樂隊老黃下山後,按伐木、歸楞的號子節奏、旋律,創作出一首男生表演唱:《 伐木號子 》 。 在一片“順山倒——迎山倒 …… ” 的呼號中,在大樹倒地的轟隆聲中,大幕拉開了,舞臺上呈現出林海雪原,八個戴著大狗皮帽子,身著羊皮坎肩,腰繫紅帶 ,腳蹬氈靴的精壯漢子組成四付槓,象抬著一根大木頭“嘿喲”“嘿喲”——上場了。這首貼近生活,貼近生產的表演唱,充滿了陽剛之氣,又把四川江上號子的精華引入到伐木號子中來,使整個表演充滿了排除萬難,去爭取勝利的革命精神,很有藝術感染力,受到廣泛好評。在墾區匯演中,獲得創作獎,表演二等獎。成為文工隊保留的經典節目。

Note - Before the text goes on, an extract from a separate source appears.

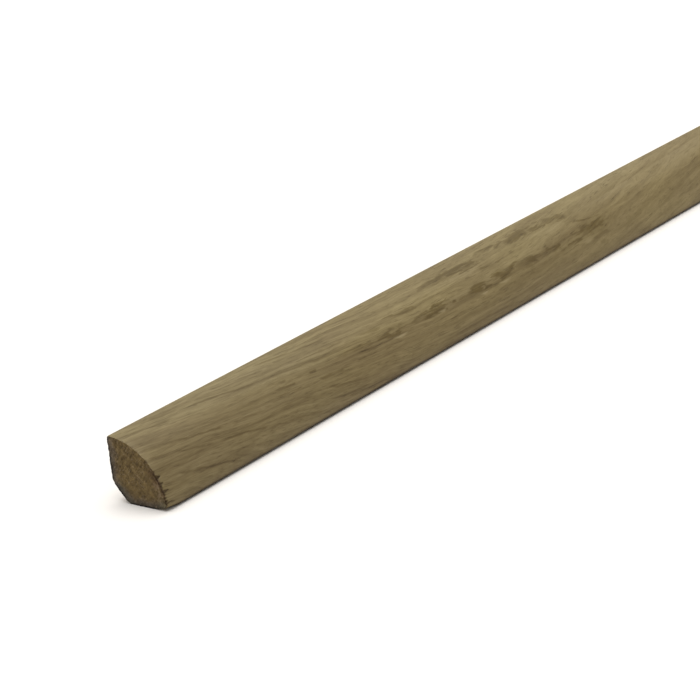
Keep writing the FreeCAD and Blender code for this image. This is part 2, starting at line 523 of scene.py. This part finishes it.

由於文工隊有演出任務,在歸完楞,檢完尺後(撿尺是量小頭直徑,按間子的長度,查木材檢尺表,算出立方數來),全隊就下山了,而宋、孔師傅留在山上,同新上山的裝車人員,又幹了十幾天,將2500多立方米的木材,全部運下了山。 就這樣結束了全部伐木任務。